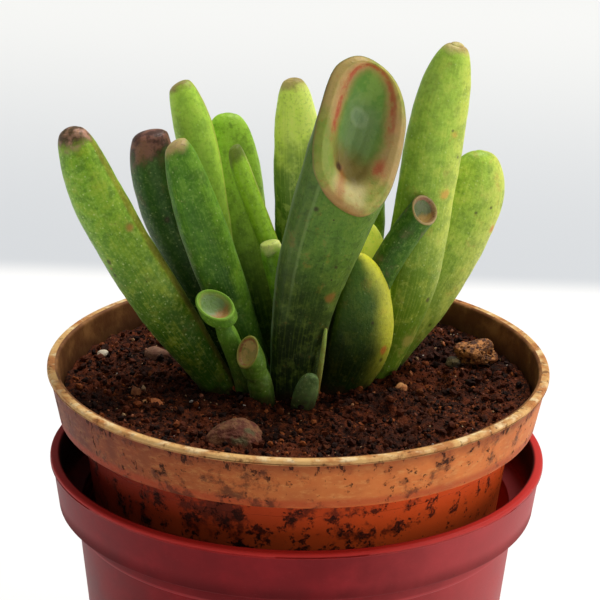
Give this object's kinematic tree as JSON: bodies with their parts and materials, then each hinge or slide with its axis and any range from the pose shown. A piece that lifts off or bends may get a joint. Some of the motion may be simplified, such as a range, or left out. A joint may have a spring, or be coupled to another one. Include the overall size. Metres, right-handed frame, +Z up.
{
  "type": "potted succulent",
  "caption": "Potted hobbit jade: upright tubular leaves, some with trumpet tips, in soil and grit in a round plastic pot that stands in a plain outer pot.",
  "frame": {"origin": "centre of the outer pot's foot, on the surface that it stands on", "axes": "+Z up; -Y towards the side that the picture shows; +X to the right of that side"},
  "size_m": [0.09, 0.09, 0.1396],
  "materials": {
    "red_plastic": "satin",
    "terracotta_plastic": "satin",
    "soil": "matte",
    "rootstock": "matte",
    "green_leaf": "satin",
    "yellow_leaf": "satin",
    "dry_leaf": "matte",
    "red_stone": "matte",
    "tan_stone": "matte",
    "dark_stone": "matte",
    "white_stone": "matte",
    "orange_stone": "matte"
  },
  "bodies": {
    "root": {"pot_red": "red_plastic", "pot_inner": "terracotta_plastic", "soil": "soil", "rootstock": "rootstock", "leaf_trumpet_large": "green_leaf", "leaf_left_long": "green_leaf", "leaf_right_tall": "green_leaf", "leaf_front_oval": "yellow_leaf", "leaf_left_front": "green_leaf", "offset_scarred": "green_leaf", "offset_trumpet": "green_leaf", "leaf_trumpet_right": "green_leaf", "leaf_yellow": "yellow_leaf", "leaf_left_dark": "green_leaf", "leaf_right_outer": "green_leaf", "leaf_left_tall": "green_leaf", "leaf_back_flat_tip": "green_leaf", "leaf_back_broad": "green_leaf", "leaf_behind_trumpet": "green_leaf", "leaf_slim": "green_leaf", "leaf_stub": "green_leaf", "bud_front": "green_leaf", "dry_sliver": "dry_leaf", "stone_front": "red_stone", "rock_porous": "tan_stone", "rock_dark": "dark_stone", "pebble_left": "red_stone", "grit_white": "white_stone", "grit_tan": "tan_stone", "chip_orange": "orange_stone", "pebble_orange": "orange_stone"}
  },
  "joints": []
}
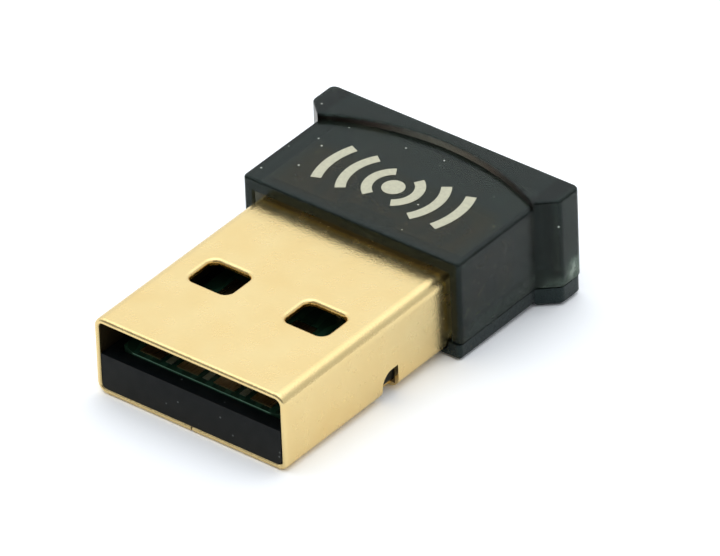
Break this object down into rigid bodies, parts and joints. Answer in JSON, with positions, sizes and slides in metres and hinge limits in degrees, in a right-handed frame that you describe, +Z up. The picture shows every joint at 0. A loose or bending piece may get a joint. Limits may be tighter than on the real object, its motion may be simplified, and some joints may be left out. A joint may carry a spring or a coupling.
{
  "type": "usb bluetooth adapter",
  "caption": "Short radio adapter: gold-plated flat plug with windows, and a smoked translucent housing with an arc step and flared grip.",
  "frame": {"origin": "centre of the bounding box's base, under the middle of the overall length", "axes": "+Z up, -Y towards the plug's mouth, +Y towards the grip, X across the width"},
  "size_m": [0.0156, 0.0212, 0.0063],
  "materials": {
    "gold_plate": "satin gold plating on folded steel sheet",
    "black_insulator": "moulded black insulator",
    "board_mask": "glass-epoxy board with green solder mask",
    "contact_gold": "gold flash over copper",
    "test_pad_tin": "pale tinned copper",
    "chip_epoxy": "moulded chip epoxy, matt",
    "tinned_metal": "tin plating",
    "crystal_ceramic": "fired dark ceramic",
    "crystal_metal": "nickel-plated lid",
    "capacitor_ceramic": "tan fired ceramic",
    "resistor_ceramic": "alumina with black overcoat",
    "ferrite_ceramic": "sintered ferrite",
    "antenna_copper": "masked copper trace",
    "solder": "bright solder",
    "smoked_plastic": "smoked translucent moulding, glossy",
    "tray_plastic": "dark smoked translucent moulding, satin"
  },
  "bodies": {
    "root": {"plug_shell": "gold_plate", "plug_carrier": "black_insulator", "circuit_board": "board_mask", "power_contact": "contact_gold", "data_minus_contact": "contact_gold", "data_plus_contact": "contact_gold", "ground_contact": "contact_gold", "programming_pads": "test_pad_tin", "radio_chip": "chip_epoxy", "radio_chip_terminals": "tinned_metal", "crystal_base": "crystal_ceramic", "crystal_lid": "crystal_metal", "memory_chip": "chip_epoxy", "memory_chip_leads": "tinned_metal", "capacitor_bodies": "capacitor_ceramic", "capacitor_end_caps": "tinned_metal", "resistor_bodies": "resistor_ceramic", "resistor_end_caps": "tinned_metal", "ferrite_bead": "ferrite_ceramic", "ferrite_bead_end_caps": "tinned_metal", "antenna_trace": "antenna_copper", "shell_solder_joints": "solder", "upper_housing": "smoked_plastic", "lower_housing": "tray_plastic"}
  },
  "joints": []
}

### Written request
Write out the full listing exactly as given.

### Complete output
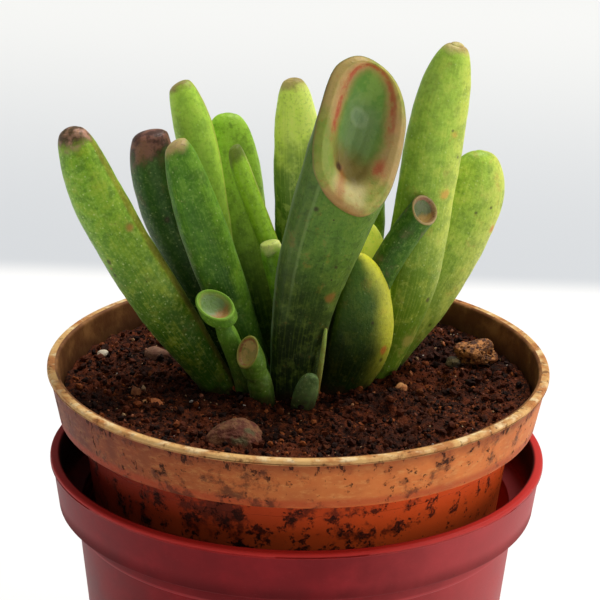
Give this object's kinematic tree as JSON: bodies with their parts and materials, then each hinge or slide with its axis and any range from the pose shown. A piece that lifts off or bends may get a joint. Some of the motion may be simplified, such as a range, or left out. A joint may have a spring, or be coupled to another one. Include the overall size. Metres, right-handed frame, +Z up.
{
  "type": "potted succulent",
  "caption": "Potted hobbit jade: upright tubular leaves, some with trumpet tips, in soil and grit in a round plastic pot that stands in a plain outer pot.",
  "frame": {"origin": "centre of the outer pot's foot, on the surface that it stands on", "axes": "+Z up; -Y towards the side that the picture shows; +X to the right of that side"},
  "size_m": [0.09, 0.09, 0.1396],
  "materials": {
    "red_plastic": "satin",
    "terracotta_plastic": "satin",
    "soil": "matte",
    "rootstock": "matte",
    "green_leaf": "satin",
    "yellow_leaf": "satin",
    "dry_leaf": "matte",
    "red_stone": "matte",
    "tan_stone": "matte",
    "dark_stone": "matte",
    "white_stone": "matte",
    "orange_stone": "matte"
  },
  "bodies": {
    "root": {"pot_red": "red_plastic", "pot_inner": "terracotta_plastic", "soil": "soil", "rootstock": "rootstock", "leaf_trumpet_large": "green_leaf", "leaf_left_long": "green_leaf", "leaf_right_tall": "green_leaf", "leaf_front_oval": "yellow_leaf", "leaf_left_front": "green_leaf", "offset_scarred": "green_leaf", "offset_trumpet": "green_leaf", "leaf_trumpet_right": "green_leaf", "leaf_yellow": "yellow_leaf", "leaf_left_dark": "green_leaf", "leaf_right_outer": "green_leaf", "leaf_left_tall": "green_leaf", "leaf_back_flat_tip": "green_leaf", "leaf_back_broad": "green_leaf", "leaf_behind_trumpet": "green_leaf", "leaf_slim": "green_leaf", "leaf_stub": "green_leaf", "bud_front": "green_leaf", "dry_sliver": "dry_leaf", "stone_front": "red_stone", "rock_porous": "tan_stone", "rock_dark": "dark_stone", "pebble_left": "red_stone", "grit_white": "white_stone", "grit_tan": "tan_stone", "chip_orange": "orange_stone", "pebble_orange": "orange_stone"}
  },
  "joints": []
}
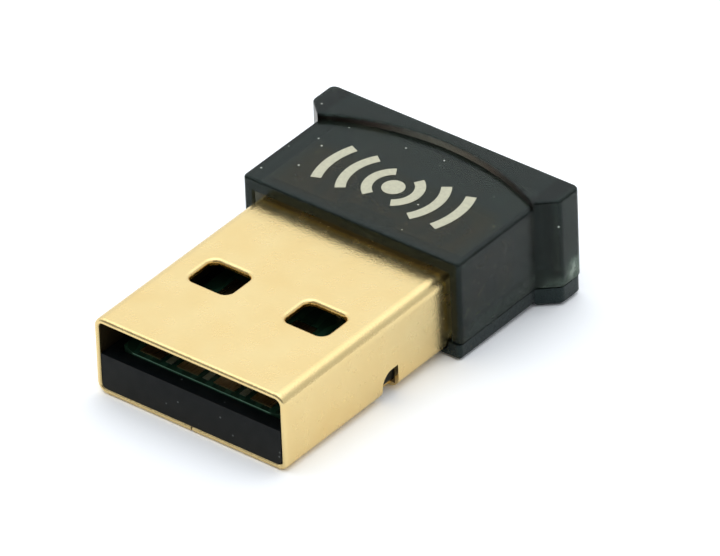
Break this object down into rigid bodies, parts and joints. Answer in JSON, with positions, sizes and slides in metres and hinge limits in degrees, in a right-handed frame that you describe, +Z up. The picture shows every joint at 0. A loose or bending piece may get a joint. Limits may be tighter than on the real object, its motion may be simplified, and some joints may be left out. A joint may carry a spring or a coupling.
{
  "type": "usb bluetooth adapter",
  "caption": "Short radio adapter: gold-plated flat plug with windows, and a smoked translucent housing with an arc step and flared grip.",
  "frame": {"origin": "centre of the bounding box's base, under the middle of the overall length", "axes": "+Z up, -Y towards the plug's mouth, +Y towards the grip, X across the width"},
  "size_m": [0.0156, 0.0212, 0.0063],
  "materials": {
    "gold_plate": "satin gold plating on folded steel sheet",
    "black_insulator": "moulded black insulator",
    "board_mask": "glass-epoxy board with green solder mask",
    "contact_gold": "gold flash over copper",
    "test_pad_tin": "pale tinned copper",
    "chip_epoxy": "moulded chip epoxy, matt",
    "tinned_metal": "tin plating",
    "crystal_ceramic": "fired dark ceramic",
    "crystal_metal": "nickel-plated lid",
    "capacitor_ceramic": "tan fired ceramic",
    "resistor_ceramic": "alumina with black overcoat",
    "ferrite_ceramic": "sintered ferrite",
    "antenna_copper": "masked copper trace",
    "solder": "bright solder",
    "smoked_plastic": "smoked translucent moulding, glossy",
    "tray_plastic": "dark smoked translucent moulding, satin"
  },
  "bodies": {
    "root": {"plug_shell": "gold_plate", "plug_carrier": "black_insulator", "circuit_board": "board_mask", "power_contact": "contact_gold", "data_minus_contact": "contact_gold", "data_plus_contact": "contact_gold", "ground_contact": "contact_gold", "programming_pads": "test_pad_tin", "radio_chip": "chip_epoxy", "radio_chip_terminals": "tinned_metal", "crystal_base": "crystal_ceramic", "crystal_lid": "crystal_metal", "memory_chip": "chip_epoxy", "memory_chip_leads": "tinned_metal", "capacitor_bodies": "capacitor_ceramic", "capacitor_end_caps": "tinned_metal", "resistor_bodies": "resistor_ceramic", "resistor_end_caps": "tinned_metal", "ferrite_bead": "ferrite_ceramic", "ferrite_bead_end_caps": "tinned_metal", "antenna_trace": "antenna_copper", "shell_solder_joints": "solder", "upper_housing": "smoked_plastic", "lower_housing": "tray_plastic"}
  },
  "joints": []
}